You may work anywhere along the stack, from camera systems (timestamping, synchronization, validation), through perception and scene understanding, to navigation and integration with locomotion. The scope is intentionally broad. We’re looking for people who are excited to dive into unfamiliar areas and learn quickly.
This is a full-time internship (5 days per week) over the summer (mid June - mid September), based in our London Paddington office, where you’ll contribute to real systems from early on with guidance and support from experienced researchers and engineers.
Duration: 12 weeks | Start date: June | Compensation: Competitive pay + we'll keep you fed (seriously, the food is good)
What you might work on
Develop perception systems for robot navigation and interaction in real-world environments
Work on focused problems within Vision-Language(-Action) or multimodal models (components, datasets, evaluation)
Run and analyse experiments using existing pipelines
Improve data quality through curation and labeling
Explore scene understanding, 3D perception, or navigation methods and apply them to real systems
Prototype ideas and iterate quickly with guidance
Collaborate on integrating models into robotic platforms
What we’re looking for
Pursuing a degree in Computer Science, Machine Learning, Robotics, or a related field.

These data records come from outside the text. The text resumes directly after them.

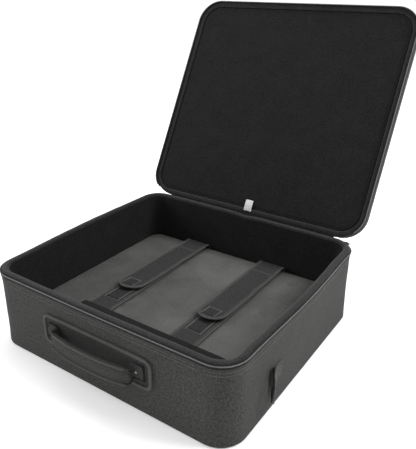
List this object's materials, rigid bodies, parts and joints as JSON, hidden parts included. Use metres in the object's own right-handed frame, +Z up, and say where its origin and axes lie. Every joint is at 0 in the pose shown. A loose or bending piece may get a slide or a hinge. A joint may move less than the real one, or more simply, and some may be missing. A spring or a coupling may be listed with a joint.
{
  "type": "miniature carry case",
  "caption": "Soft padded zip case with hinged lid, front carry handle, side D-rings and strapped pad over foam for tabletop miniatures.",
  "frame": {"origin": "centre of the tub's underside, where the case rests", "axes": "+X to the right along the front wall, +Y from the handle towards the hinge, +Z up"},
  "size_m": [0.4678, 0.6274, 0.4888],
  "materials": {
    "cover": "coarse woven polyester, matt",
    "lining": "short plush",
    "rim_plush": "short plush",
    "foam": "closed-cell foam",
    "grey_suede": "brushed suede cloth",
    "strap": "woven cloth with bound edges",
    "hook_tape": "hook and loop tape",
    "webbing": "ribbed webbing",
    "binding": "folded binding tape",
    "grip_cover": "padded woven cloth",
    "zip_tape": "herringbone tape",
    "zip_coil": "nylon coil",
    "black_metal": "gloss black plating",
    "rivet_metal": "nickel",
    "board": "moulded board",
    "label": "white satin tape"
  },
  "bodies": {
    "tub": {"tub_bottom_panel": "cover", "tub_side_cover": "cover", "tub_base_board": "board", "tub_wall_foam": "foam", "tub_wall_lining": "lining", "tub_floor_lining": "lining", "tub_rim_cap": "rim_plush", "tub_zip_tape": "zip_tape", "tub_zip_coil": "zip_coil", "zip_stops": "black_metal", "hinge_cloth_tub": "cover", "foam_tray": "foam", "pad_core": "foam", "pad_cover": "grey_suede", "front_divider": "foam", "rear_strap_anchors": "strap", "front_strap_anchors": "strap", "handle_plate": "cover", "handle_plate_binding": "binding", "handle_backing": "board", "handle_tabs": "grip_cover", "handle_rivets": "rivet_metal", "rivet_washers": "rivet_metal", "ring_tab_left": "webbing", "ring_tab_right": "webbing"},
    "lid": {"lid_top_panel": "cover", "lid_side_cover": "cover", "lid_foam_board": "foam", "lid_stiffener": "board", "lid_rim_roll": "rim_plush", "lid_piping": "binding", "lid_lining_panel": "lining", "lid_zip_tape": "zip_tape", "lid_zip_coil": "zip_coil", "hinge_cloth_lid": "cover", "care_label": "label"},
    "rear_strap_left_flap": {"rear_strap_left": "strap", "hook_patch_left": "hook_tape"},
    "rear_strap_right_flap": {"rear_strap_right": "strap", "hook_patch_right": "hook_tape"},
    "front_strap_left_flap": {"front_strap_left": "strap", "loop_patch_left": "hook_tape"},
    "front_strap_right_flap": {"front_strap_right": "strap", "loop_patch_right": "hook_tape"},
    "grip": {"handle_grip": "grip_cover"},
    "ring_left": {"d_ring_left": "black_metal"},
    "ring_right": {"d_ring_right": "black_metal"},
    "slider_left": {"zip_slider_left": "black_metal"},
    "slider_right": {"zip_slider_right": "black_metal"},
    "pull_left": {"zip_pull_left": "black_metal"},
    "pull_right": {"zip_pull_right": "black_metal"}
  },
  "joints": [
    {"name": "lid_hinge", "type": "hinge", "parent": "tub", "child": "lid", "pos_m": [0, 0.198, 0.1345], "axis": [-1, 0, 0], "range_deg": [-118.8, 0]},
    {"name": "rear_strap_left_peel", "type": "hinge", "parent": "tub", "child": "rear_strap_left_flap", "pos_m": [-0.09, 0.1755, 0.05595], "axis": [-1, 0, 0], "range_deg": [0, 85]},
    {"name": "front_strap_left_lift", "type": "hinge", "parent": "tub", "child": "front_strap_left_flap", "pos_m": [-0.09, -0.163, 0.05155], "axis": [1, 0, 0], "range_deg": [0, 22]},
    {"name": "rear_strap_right_peel", "type": "hinge", "parent": "tub", "child": "rear_strap_right_flap", "pos_m": [0.072, 0.1755, 0.05595], "axis": [-1, 0, 0], "range_deg": [0, 85]},
    {"name": "front_strap_right_lift", "type": "hinge", "parent": "tub", "child": "front_strap_right_flap", "pos_m": [0.072, -0.163, 0.05155], "axis": [1, 0, 0], "range_deg": [0, 22]},
    {"name": "grip_flex", "type": "hinge", "parent": "tub", "child": "grip", "pos_m": [0, -0.209, 0.0635], "axis": [1, 0, 0], "range_deg": [-10, 10]},
    {"name": "ring_left_swing", "type": "hinge", "parent": "tub", "child": "ring_left", "pos_m": [-0.21905, -0.097, 0.047], "axis": [0, 0, -1], "range_deg": [-28, 120]},
    {"name": "zip_left_run", "type": "hinge", "parent": "tub", "child": "slider_left", "pos_m": [-0.177, 0.159, 0.124], "axis": [0, 0, 1], "range_deg": [0, 55]},
    {"name": "pull_left_swing", "type": "hinge", "parent": "slider_left", "child": "pull_left", "pos_m": [-0.1986, 0.19641, 0.124], "axis": [0.866, 0.5, 0], "range_deg": [0, 45]},
    {"name": "ring_right_swing", "type": "hinge", "parent": "tub", "child": "ring_right", "pos_m": [0.21905, -0.097, 0.047], "axis": [0, 0, 1], "range_deg": [-28, 120]},
    {"name": "zip_right_run", "type": "hinge", "parent": "tub", "child": "slider_right", "pos_m": [0.177, 0.159, 0.124], "axis": [0, 0, -1], "range_deg": [0, 55]},
    {"name": "pull_right_swing", "type": "hinge", "parent": "slider_right", "child": "pull_right", "pos_m": [0.1986, 0.19641, 0.124], "axis": [0.866, -0.5, 0], "range_deg": [0, 45]}
  ],
  "couplings": [
    {"joint": "front_strap_left_lift", "follows": "rear_strap_left_peel", "ratio": 0.25},
    {"joint": "front_strap_right_lift", "follows": "rear_strap_right_peel", "ratio": 0.25}
  ]
}
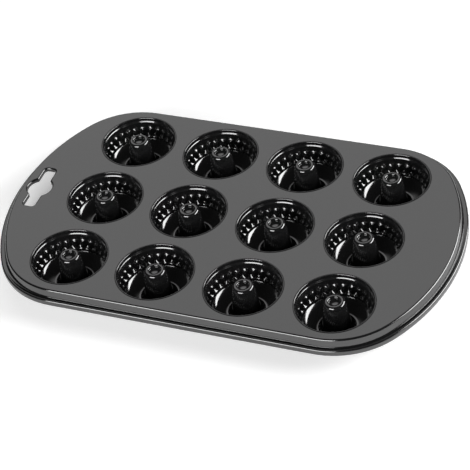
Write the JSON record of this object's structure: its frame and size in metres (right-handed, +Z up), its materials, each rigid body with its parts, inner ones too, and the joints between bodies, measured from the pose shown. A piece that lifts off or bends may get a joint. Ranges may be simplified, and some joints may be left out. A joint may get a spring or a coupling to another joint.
{
  "type": "muffin tin",
  "caption": "Rectangular coated-steel baking tin: fluted round cups, each with a hollow-topped centre tube, a stepped rim with a curled edge, and a hanging slot near an end.",
  "frame": {"origin": "centre of the outline, at the height of the surface that the cups stand on", "axes": "+Z up, out of the cups; X along the long side with the hanging slot at its negative end; Y along the short side"},
  "size_m": [0.3802, 0.2324, 0.0276],
  "materials": {
    "coated_steel": "semi-gloss non-stick coating"
  },
  "bodies": {
    "root": {"baking_tin": "coated_steel"}
  },
  "joints": []
}
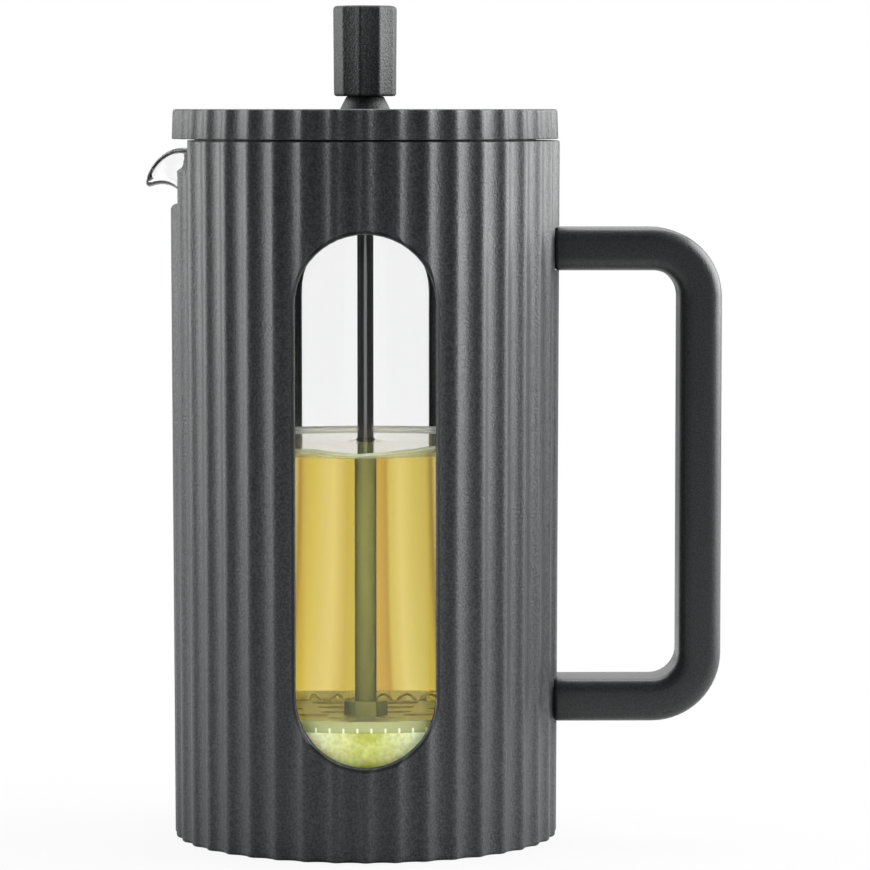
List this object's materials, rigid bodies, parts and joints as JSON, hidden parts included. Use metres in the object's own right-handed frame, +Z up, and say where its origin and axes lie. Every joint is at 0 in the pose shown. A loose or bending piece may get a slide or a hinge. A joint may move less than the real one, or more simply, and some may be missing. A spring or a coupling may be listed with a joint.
{
  "type": "french press",
  "caption": "French press with a fluted plastic casing, long windows, spouted glass beaker, loop handle and a knob-topped plunger with a mesh filter.",
  "frame": {"origin": "middle of the base, on the plunger's axis, at the surface that it stands on", "axes": "+Z up along the plunger, +X from the middle towards the handle, -X towards the spout, -Y the front with the long window"},
  "size_m": [0.1625, 0.11, 0.235],
  "materials": {
    "casing_plastic": "charcoal, fine-grained satin moulded plastic",
    "handle_plastic": "dark charcoal, smooth matte moulded plastic",
    "insert_plastic": "dark grey matte moulded plastic",
    "bush_plastic": "ivory low-friction plastic",
    "silicone": "pale grey soft silicone",
    "beaker_glass": "clear borosilicate glass with a fire-polished rim",
    "polished_steel": "polished stainless steel",
    "mesh_steel": "fine woven stainless wire",
    "fastener_steel": "turned stainless steel",
    "insert_brass": "turned brass"
  },
  "bodies": {
    "vessel": {"casing": "casing_plastic", "base_cushion": "silicone", "handle": "handle_plastic", "upper_handle_screw": "fastener_steel", "lower_handle_screw": "fastener_steel"},
    "beaker": {"beaker": "beaker_glass"},
    "lid_seal": {"lid_seal": "silicone"},
    "lid": {"lid_cap": "casing_plastic", "lid_insert": "insert_plastic", "lid_collar": "handle_plastic", "collar_nut": "fastener_steel"},
    "guide_bush": {"guide_bush": "bush_plastic"},
    "plunger": {"knob": "handle_plastic", "knob_insert": "insert_brass", "plunger_rod": "polished_steel", "filter_nut": "fastener_steel", "spiral_plate": "polished_steel", "coil_spring": "polished_steel", "filter_mesh": "mesh_steel", "cross_plate": "polished_steel"}
  },
  "joints": [
    {"name": "beaker_lift", "type": "slide", "parent": "vessel", "child": "beaker", "axis": [0, 0, 1], "range_m": [0, 0.2]},
    {"name": "lid_lift", "type": "slide", "parent": "beaker", "child": "lid_seal", "axis": [0, 0, 1], "range_m": [0, 0.17]},
    {"name": "lid_turn", "type": "hinge", "parent": "lid_seal", "child": "lid", "pos_m": [0, 0, 0.195], "axis": [0, 0, 1], "continuous": true},
    {"name": "plunger_turn", "type": "hinge", "parent": "lid", "child": "guide_bush", "pos_m": [0, 0, 0.2], "axis": [0, 0, 1], "continuous": true},
    {"name": "plunger_slide", "type": "slide", "parent": "guide_bush", "child": "plunger", "axis": [0, 0, 1], "range_m": [0, 0.132]}
  ]
}
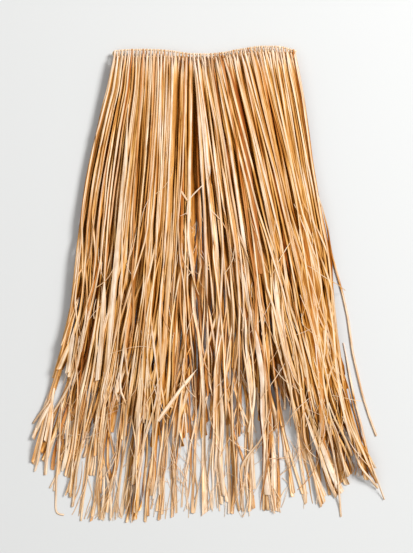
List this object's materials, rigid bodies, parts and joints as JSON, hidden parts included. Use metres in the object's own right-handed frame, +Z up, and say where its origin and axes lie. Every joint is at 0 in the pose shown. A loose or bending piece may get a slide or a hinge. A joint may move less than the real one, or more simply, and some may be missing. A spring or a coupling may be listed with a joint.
{
  "type": "grass skirt",
  "caption": "Long raffia grass skirt laid flat: a waist cord with raffia locks looped over it, hanging to a ragged hem, the front curtain lying on the back one.",
  "frame": {"origin": "under the middle of the skirt's box, on the surface that it lies on", "axes": "+Y towards the waist cord, -Y towards the hem, +X to the right seen from above, +Z up through the front curtain"},
  "size_m": [0.5868, 0.8013, 0.0124],
  "materials": {
    "cord": "twisted natural fibre cord, pale cream, matt",
    "raffia_back": "dry raffia strips in the under layer, warm brown straw, soft satin grain along the strand",
    "raffia_front": "dry raffia strips, warm straw to golden tan, soft satin grain along the strand",
    "raffia_loose": "single dry raffia strip, pale straw, soft satin"
  },
  "bodies": {
    "root": {"waist_cord": "cord", "back_lock_01": "raffia_back", "back_lock_02": "raffia_back", "back_lock_03": "raffia_back", "back_lock_04": "raffia_back", "back_lock_05": "raffia_back", "back_lock_06": "raffia_back", "back_lock_07": "raffia_back", "back_lock_08": "raffia_back", "back_lock_09": "raffia_back", "back_lock_10": "raffia_back", "back_lock_11": "raffia_back", "back_lock_12": "raffia_back", "back_lock_13": "raffia_back", "back_lock_14": "raffia_back", "back_lock_15": "raffia_back", "back_lock_16": "raffia_back", "back_lock_17": "raffia_back", "back_lock_18": "raffia_back", "back_lock_19": "raffia_back", "back_lock_20": "raffia_back", "front_lock_01": "raffia_front", "front_lock_02": "raffia_front", "front_lock_03": "raffia_front", "front_lock_04": "raffia_front", "front_lock_05": "raffia_front", "front_lock_06": "raffia_front", "front_lock_07": "raffia_front", "front_lock_08": "raffia_front", "front_lock_09": "raffia_front", "front_lock_10": "raffia_front", "front_lock_11": "raffia_front", "front_lock_12": "raffia_front", "front_lock_13": "raffia_front", "front_lock_14": "raffia_front", "front_lock_15": "raffia_front", "front_lock_16": "raffia_front", "front_lock_17": "raffia_front", "front_lock_18": "raffia_front", "front_lock_19": "raffia_front", "front_lock_20": "raffia_front", "front_lock_21": "raffia_front", "front_lock_22": "raffia_front", "front_lock_23": "raffia_front", "front_lock_24": "raffia_front", "loose_strand_1": "raffia_loose", "loose_strand_2": "raffia_loose"}
  },
  "joints": []
}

Strong foundations in machine learning and/or computer vision.
Hands-on experience with PyTorch and training ML models.
Experience running experiments and interpreting results.
Interest in multimodal models, 3D vision, spatial reasoning, navigation or embodied AI.
Ability to take ownership and iterate with guidance.
Strong problem-solving skills and attention to detail.
Fast learner, comfortable in a research-driven, fast-moving environment.
How to apply
Complete the challenge below and submit your solution as a public GitHub repository — include a README with instructions to run your system, example outputs, and a short note on your design choices. You will be able to include your GitHub repository URL when you fill out the application form, alongside your name and CV.
We’re not looking for standard solutions, we're looking for how you think. The strongest submissions are creative, original, and push beyond the obvious.
Intern Challenge: From Video to 3D Reconstruction
Build a system that takes a short video (e.g. captured on a phone), of a small indoor area such as a small room, and reconstructs a 3D scene.
The core goal is geometric reconstruction from video. Semantic understanding is welcome, but optional.
At a minimum, your system should:
Generate a 3D representation of the scene from video input
Produce a reconstruction that is geometrically coherent and consistent
Optional extensions:
Assign semantic labels in 3D (e.g. tables, chairs)
Ensure any semantic predictions are aligned with the underlying geometry
There are no constraints on real-time performance, We’re intentionally leaving the approach open, use any tools, models, frameworks, or agentic workflows you find effective.
What to submit
A working codebase
Clear instructions on how to run your system
Example input(s) and output(s)
(Optional) A short note explaining your design choices and tradeoffs
What we care about
Simplicity and usability of your solution
Creativity in approach
Quality of 3D scene reconstruction
Clear, compelling presentation of results
Coherence between geometry and semantics
Make something you’re proud of.